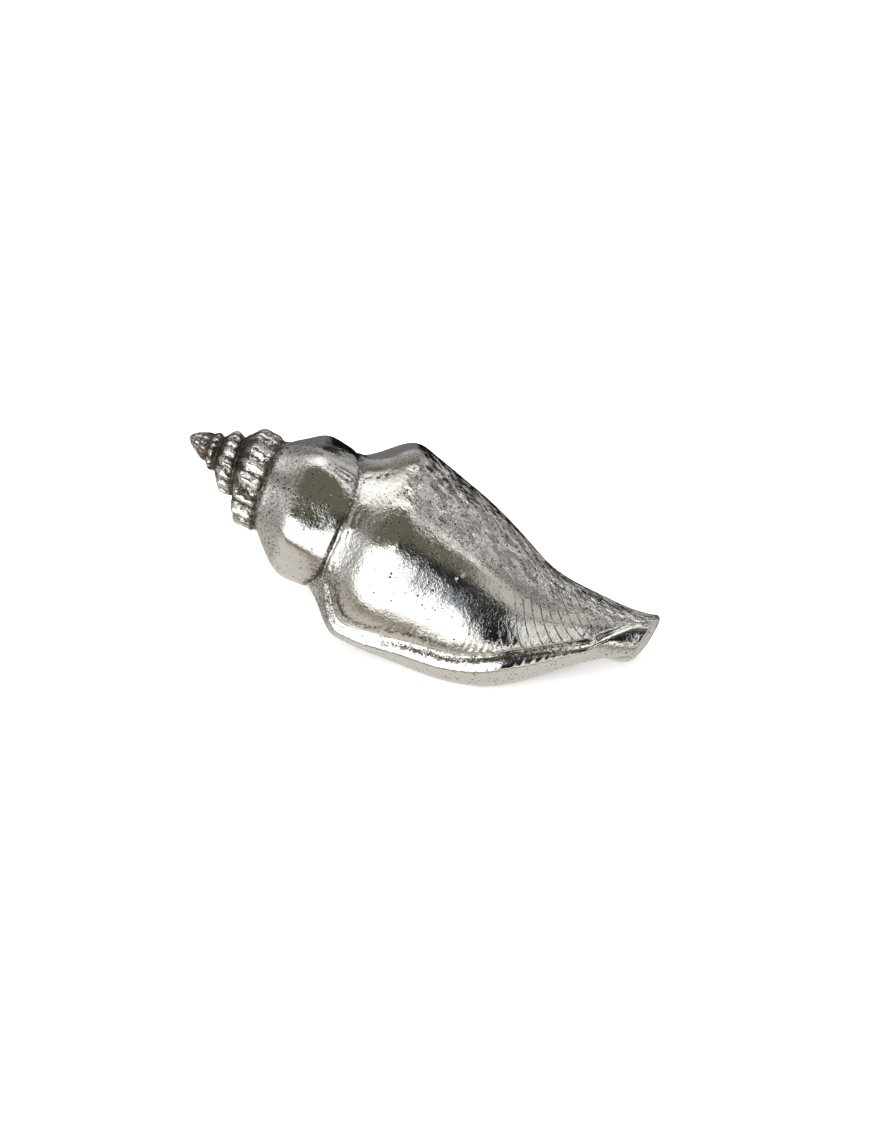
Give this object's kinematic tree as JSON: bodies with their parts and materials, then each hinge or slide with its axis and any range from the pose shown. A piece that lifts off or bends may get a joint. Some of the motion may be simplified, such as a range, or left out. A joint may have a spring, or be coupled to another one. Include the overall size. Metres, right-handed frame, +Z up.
{
  "type": "conch shell",
  "caption": "Conch shell ornament cast in polished white metal, with a ribbed spire, a big rounded last whorl, a rolled lip and a short bent canal.",
  "frame": {"origin": "centre of the shell's box in plan, on the surface it rests on", "axes": "+X towards the end of the canal, along the longest way of the shell; -Y towards the lip; +Z up with the shell lying on its opening"},
  "size_m": [0.0884, 0.0354, 0.03],
  "materials": {
    "white_metal": "polished"
  },
  "bodies": {
    "root": {"conch_shell": "white_metal"}
  },
  "joints": []
}
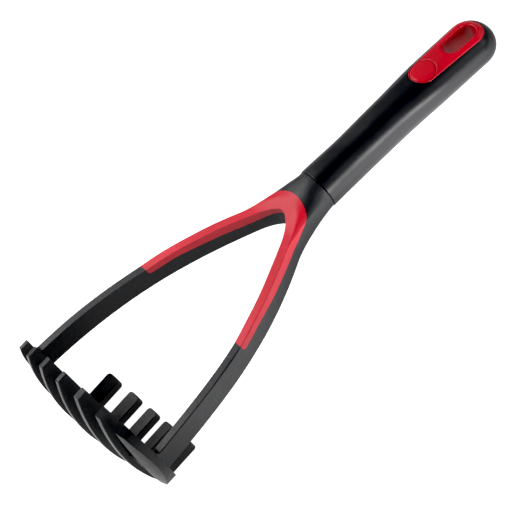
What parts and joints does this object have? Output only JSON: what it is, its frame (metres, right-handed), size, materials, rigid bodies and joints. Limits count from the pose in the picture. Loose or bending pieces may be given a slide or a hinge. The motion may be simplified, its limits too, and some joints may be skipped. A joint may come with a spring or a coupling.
{
  "type": "potato masher",
  "caption": "Potato masher: oval head of curved slats with upright scraper teeth, wishbone frame with soft red grip skin, and a black handle with a red slotted hanging insert",
  "frame": {"origin": "under the middle of the part's bounding box, on the surface it lies on", "axes": "the masher lies on its back: +Z is its front, +Y runs from the head to the end of the handle, +X is its right arm seen from the front"},
  "size_m": [0.1032, 0.2905, 0.0773],
  "materials": {
    "frame_nylon": "fine grained matte black nylon",
    "handle_plastic": "satin to gloss black",
    "soft_skin": "matte red soft-touch skin",
    "insert_plastic": "satin red"
  },
  "bodies": {
    "root": {"slat_1": "frame_nylon", "slat_2": "frame_nylon", "slat_3": "frame_nylon", "slat_4": "frame_nylon", "slat_5": "frame_nylon", "slat_6": "frame_nylon", "slat_7": "frame_nylon", "cross_rib_1": "frame_nylon", "cross_rib_2": "frame_nylon", "cross_rib_3": "frame_nylon", "cross_rib_4": "frame_nylon", "cross_rib_5": "frame_nylon", "cross_rib_6": "frame_nylon", "tooth_1": "frame_nylon", "tooth_2": "frame_nylon", "tooth_3": "frame_nylon", "tooth_4": "frame_nylon", "tooth_5": "frame_nylon", "arm_left": "frame_nylon", "arm_right": "frame_nylon", "neck": "frame_nylon", "overmould": "soft_skin", "handle_shell": "handle_plastic", "hang_insert": "insert_plastic"}
  },
  "joints": []
}
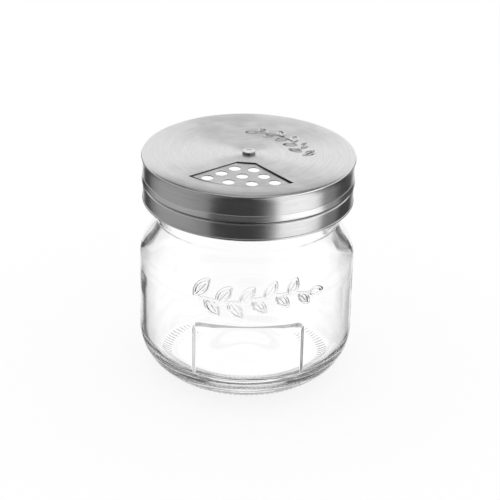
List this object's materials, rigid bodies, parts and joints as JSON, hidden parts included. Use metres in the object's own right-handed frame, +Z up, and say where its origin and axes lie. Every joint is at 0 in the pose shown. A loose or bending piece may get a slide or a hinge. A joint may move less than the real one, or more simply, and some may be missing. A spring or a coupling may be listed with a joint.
{
  "type": "storage jar",
  "caption": "Squat clear glass jar with a raised label panel, closed by a steel screw cap whose turning cover opens a wedge window over pouring holes.",
  "frame": {"origin": "centre of the ring that the jar stands on", "axes": "+Z up along the jar's axis, -Y out of the label panel"},
  "size_m": [0.084, 0.0846, 0.0916],
  "materials": {
    "clear_glass": "clear, polished",
    "cap_steel": "brushed in circles",
    "dial_steel": "brushed in circles",
    "rivet_steel": "bright turned",
    "seal_silicone": "matt translucent white",
    "insert_plastic": "moulded satin",
    "glide_nylon": "satin",
    "spring_steel": "satin",
    "washer_steel": "satin"
  },
  "bodies": {
    "jar": {"glass_jar": "clear_glass"},
    "seal": {"seal_ring": "seal_silicone"},
    "cap": {"screw_cap": "cap_steel", "thread_insert": "insert_plastic", "pivot_rivet": "rivet_steel", "glide_washer": "glide_nylon", "disc_spring": "spring_steel", "retaining_washer": "washer_steel"},
    "dial": {"dial_cover": "dial_steel"}
  },
  "joints": [
    {"name": "cap_rise", "type": "slide", "parent": "jar", "child": "seal", "axis": [0, 0, 1], "range_m": [0, 0.02]},
    {"name": "cap_turn", "type": "hinge", "parent": "seal", "child": "cap", "pos_m": [0, 0, 0.0891], "axis": [0, 0, 1], "range_deg": [0, 1440]},
    {"name": "dial_turn", "type": "hinge", "parent": "cap", "child": "dial", "pos_m": [0, 0, 0.0904], "axis": [0, 0, 1], "continuous": true}
  ],
  "couplings": [
    {"joint": "cap_rise", "follows": "cap_turn", "m_per_rad": 0.00079577}
  ]
}
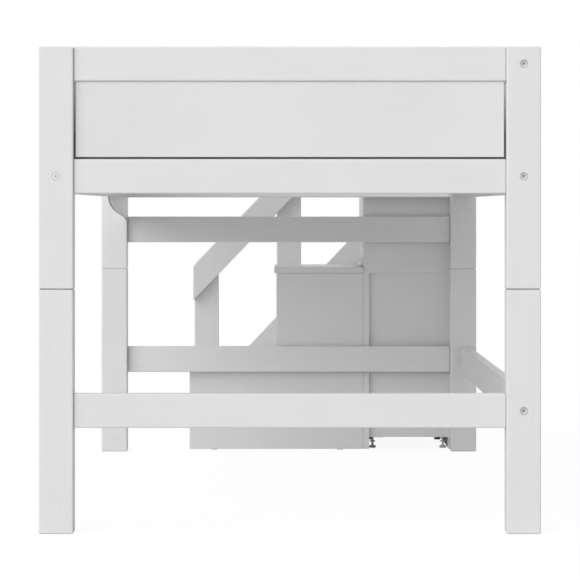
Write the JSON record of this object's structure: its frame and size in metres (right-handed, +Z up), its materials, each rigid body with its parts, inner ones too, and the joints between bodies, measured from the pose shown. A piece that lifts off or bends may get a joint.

# # #

## Instructions to follow
Write out all the entries exactly.

## Task answer
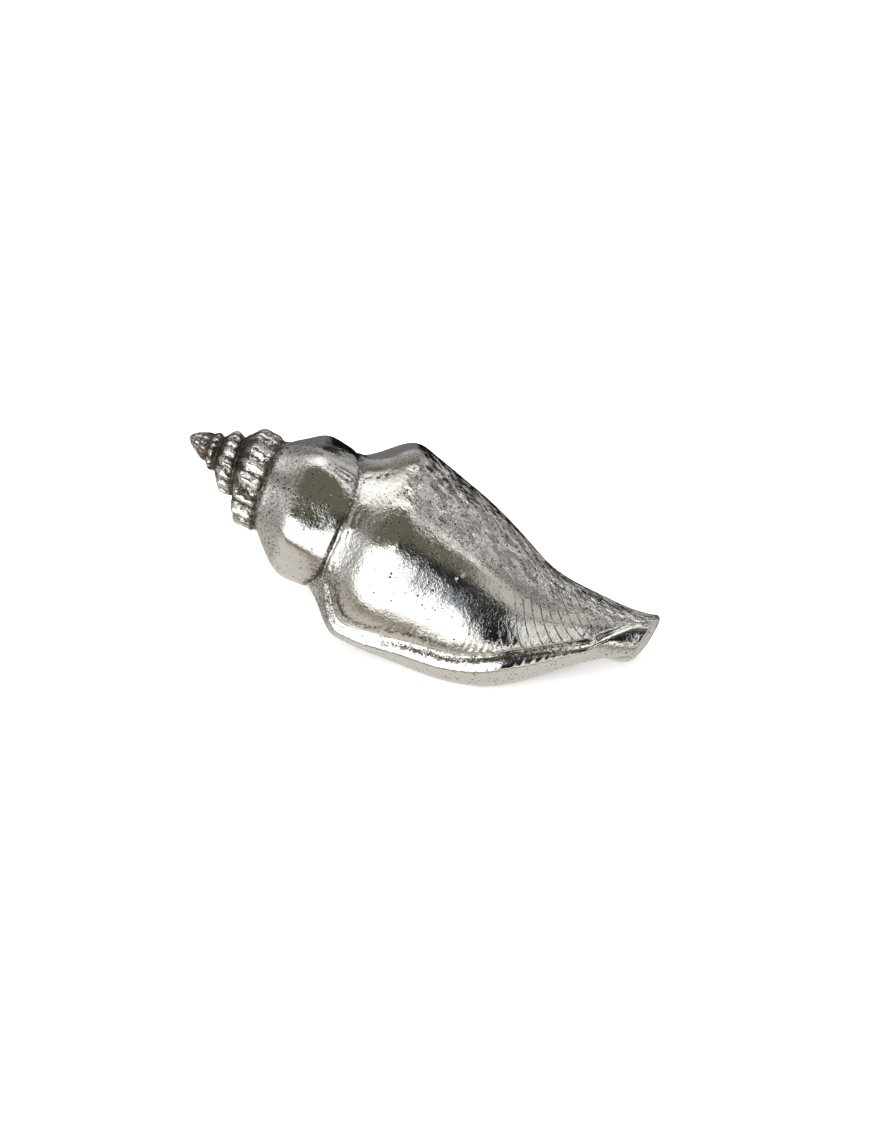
Give this object's kinematic tree as JSON: bodies with their parts and materials, then each hinge or slide with its axis and any range from the pose shown. A piece that lifts off or bends may get a joint. Some of the motion may be simplified, such as a range, or left out. A joint may have a spring, or be coupled to another one. Include the overall size. Metres, right-handed frame, +Z up.
{
  "type": "conch shell",
  "caption": "Conch shell ornament cast in polished white metal, with a ribbed spire, a big rounded last whorl, a rolled lip and a short bent canal.",
  "frame": {"origin": "centre of the shell's box in plan, on the surface it rests on", "axes": "+X towards the end of the canal, along the longest way of the shell; -Y towards the lip; +Z up with the shell lying on its opening"},
  "size_m": [0.0884, 0.0354, 0.03],
  "materials": {
    "white_metal": "polished"
  },
  "bodies": {
    "root": {"conch_shell": "white_metal"}
  },
  "joints": []
}
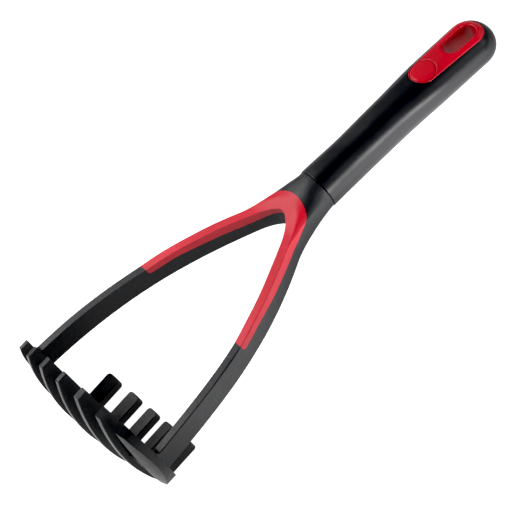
What parts and joints does this object have? Output only JSON: what it is, its frame (metres, right-handed), size, materials, rigid bodies and joints. Limits count from the pose in the picture. Loose or bending pieces may be given a slide or a hinge. The motion may be simplified, its limits too, and some joints may be skipped. A joint may come with a spring or a coupling.
{
  "type": "potato masher",
  "caption": "Potato masher: oval head of curved slats with upright scraper teeth, wishbone frame with soft red grip skin, and a black handle with a red slotted hanging insert",
  "frame": {"origin": "under the middle of the part's bounding box, on the surface it lies on", "axes": "the masher lies on its back: +Z is its front, +Y runs from the head to the end of the handle, +X is its right arm seen from the front"},
  "size_m": [0.1032, 0.2905, 0.0773],
  "materials": {
    "frame_nylon": "fine grained matte black nylon",
    "handle_plastic": "satin to gloss black",
    "soft_skin": "matte red soft-touch skin",
    "insert_plastic": "satin red"
  },
  "bodies": {
    "root": {"slat_1": "frame_nylon", "slat_2": "frame_nylon", "slat_3": "frame_nylon", "slat_4": "frame_nylon", "slat_5": "frame_nylon", "slat_6": "frame_nylon", "slat_7": "frame_nylon", "cross_rib_1": "frame_nylon", "cross_rib_2": "frame_nylon", "cross_rib_3": "frame_nylon", "cross_rib_4": "frame_nylon", "cross_rib_5": "frame_nylon", "cross_rib_6": "frame_nylon", "tooth_1": "frame_nylon", "tooth_2": "frame_nylon", "tooth_3": "frame_nylon", "tooth_4": "frame_nylon", "tooth_5": "frame_nylon", "arm_left": "frame_nylon", "arm_right": "frame_nylon", "neck": "frame_nylon", "overmould": "soft_skin", "handle_shell": "handle_plastic", "hang_insert": "insert_plastic"}
  },
  "joints": []
}
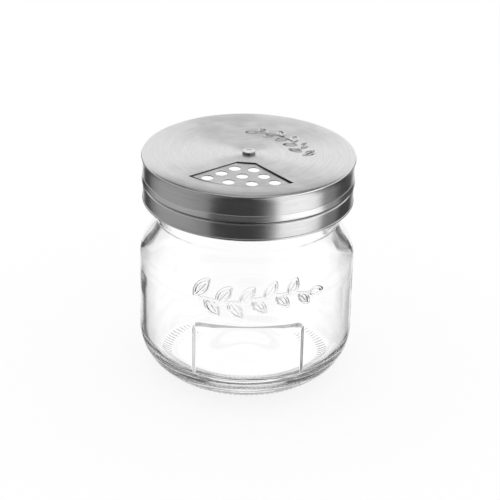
List this object's materials, rigid bodies, parts and joints as JSON, hidden parts included. Use metres in the object's own right-handed frame, +Z up, and say where its origin and axes lie. Every joint is at 0 in the pose shown. A loose or bending piece may get a slide or a hinge. A joint may move less than the real one, or more simply, and some may be missing. A spring or a coupling may be listed with a joint.
{
  "type": "storage jar",
  "caption": "Squat clear glass jar with a raised label panel, closed by a steel screw cap whose turning cover opens a wedge window over pouring holes.",
  "frame": {"origin": "centre of the ring that the jar stands on", "axes": "+Z up along the jar's axis, -Y out of the label panel"},
  "size_m": [0.084, 0.0846, 0.0916],
  "materials": {
    "clear_glass": "clear, polished",
    "cap_steel": "brushed in circles",
    "dial_steel": "brushed in circles",
    "rivet_steel": "bright turned",
    "seal_silicone": "matt translucent white",
    "insert_plastic": "moulded satin",
    "glide_nylon": "satin",
    "spring_steel": "satin",
    "washer_steel": "satin"
  },
  "bodies": {
    "jar": {"glass_jar": "clear_glass"},
    "seal": {"seal_ring": "seal_silicone"},
    "cap": {"screw_cap": "cap_steel", "thread_insert": "insert_plastic", "pivot_rivet": "rivet_steel", "glide_washer": "glide_nylon", "disc_spring": "spring_steel", "retaining_washer": "washer_steel"},
    "dial": {"dial_cover": "dial_steel"}
  },
  "joints": [
    {"name": "cap_rise", "type": "slide", "parent": "jar", "child": "seal", "axis": [0, 0, 1], "range_m": [0, 0.02]},
    {"name": "cap_turn", "type": "hinge", "parent": "seal", "child": "cap", "pos_m": [0, 0, 0.0891], "axis": [0, 0, 1], "range_deg": [0, 1440]},
    {"name": "dial_turn", "type": "hinge", "parent": "cap", "child": "dial", "pos_m": [0, 0, 0.0904], "axis": [0, 0, 1], "continuous": true}
  ],
  "couplings": [
    {"joint": "cap_rise", "follows": "cap_turn", "m_per_rad": 0.00079577}
  ]
}
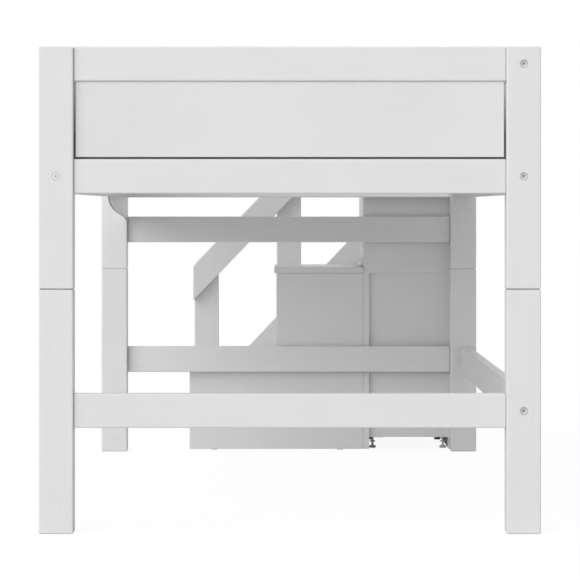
Write the JSON record of this object's structure: its frame and size in metres (right-handed, +Z up), its materials, each rigid body with its parts, inner ones too, and the joints between bodies, measured from the pose shown. A piece that lifts off or bends may get a joint.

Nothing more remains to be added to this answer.